Avec l’apparition de deux tueurs tentant de braquer le restaurant du personnage principal, Cronenberg utilise le procédé du fait divers de la même manière que dans le Fargo des frères Coen, avec tout ce que cela peut impliquer d’absurdité morbide. Néanmoins celui-ci tourne court, puisque Tom Stall abat sèchement les deux intrus avant d’être porté en triomphe non seulement par son entourage, mais aussi par les différentes chaînes de télévision, voyant en lui un héros qui, bien qu’ordinaire, n’en devient que plus méritant en raison de son sang-froid. Pourtant, tout cela n’est qu’illusoire, et le cinéaste, au même titre que son personnage principal, comprend bien que la violence n’a rien de glorieux, et que projeter un braqueur à travers la porte de son magasin avec trois balles dans le torse ne constitue en rien une réussite, bien au contraire. La brutalité de la mise en scène prend alors tout son sens, puisque le gros plan sur ce visage déchiqueté évoqué plus haut n’est que l’envers du décors de cet héroïsme de pacotille, fondé sur un sordide qui, à défaut de s’émanciper de son misérable statut, se trouve au moins du bon côté de la barrière morale.
Cet évènement n’est que le premier d’une suite de victoires de la violence sur l’entendement humain : le réflexe de défense naturel devient l’utilisation du fusil de chasse, le fils abandonne l’esprit qui le caractérisait pour un tabassage public, et le père, tentant de sermonner ce dernier sur l’importance de ne céder à la violence sous aucun prétexte, finit par lui asséner une gifle sous le coup de la colère. Pire, l’élément déclencheur de cette soudaine animosité chez le lycéen fut l’utilisation par son adversaire d’une comparaison entre le courage de son père et la prétendue lâcheté de sa progéniture, avouant indirectement que l’héroïsme d’un humain consiste à se montrer dans toute son animalité. C’est ainsi par l’ambiguïté et la matérialisation de l’inavouable, par l’assouvissement de pulsions jusqu’alors refoulées – qu’elles soient de violence, mais aussi sexuelles, avec cet accouplement brutal dans les escaliers – que Cronenberg nous incite à rester vigilants, non seulement envers les modèles que l’on nous vend et les rêves qui les produisent, mais aussi et surtout vis à vis de nous-mêmes et de notre prétendue sagesse qui, bien que réelle, est fragile, pouvant céder et basculer en un fragment de seconde vers la sauvagerie.
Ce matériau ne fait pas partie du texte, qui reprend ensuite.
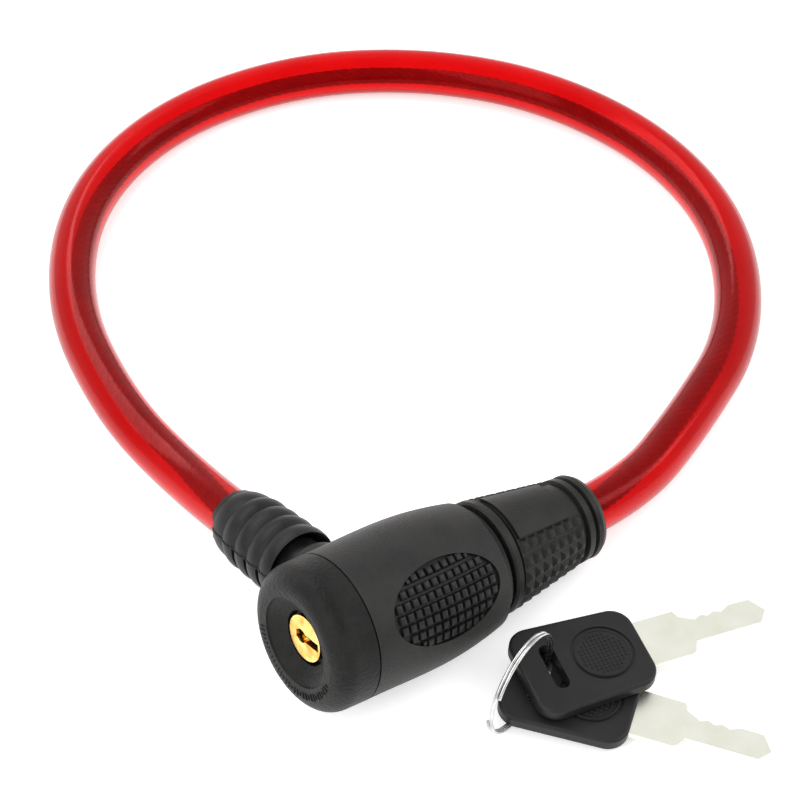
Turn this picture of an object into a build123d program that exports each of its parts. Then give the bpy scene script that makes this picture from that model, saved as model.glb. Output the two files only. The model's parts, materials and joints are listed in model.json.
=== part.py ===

Pas étonnant, donc, que le cinéaste ait quelques années plus tard destiné A Dangerous Method à Sigmund Freud, père de la psychanalyse.
Le dernier tiers du film semble en comparaison un peu plus faible, s’éloignant de cette ambiguïté morale pour se diriger vers une histoire de vengeance plus classique qui, bien qu’honorable, n’atteint aucunement la maîtrise de Cronenberg quand il s’agit d’instaurer une ambiance de malaise, ce sentiment d’assister, impuissant, à une expérience menée sur des rats de laboratoires suffisamment lucides envers leur nature pour tenter de la contrôler, mais pas assez pour s’en émanciper entièrement. Reste donc cette fin, cette conclusion amère montrant le retour du père dans sa famille une fois sa vengeance accomplie. Aucun mot n’est prononcé, mais le constat d’échec, inévitable, s’exprime à travers les gestes et les regards des quatre individus : la civilisation a perdu et la nature humaine avec elle, cédant la place aux pulsions animales les plus viles, que la lucidité de leur propriétaire n’aura en aucun cas suffit à endiguer.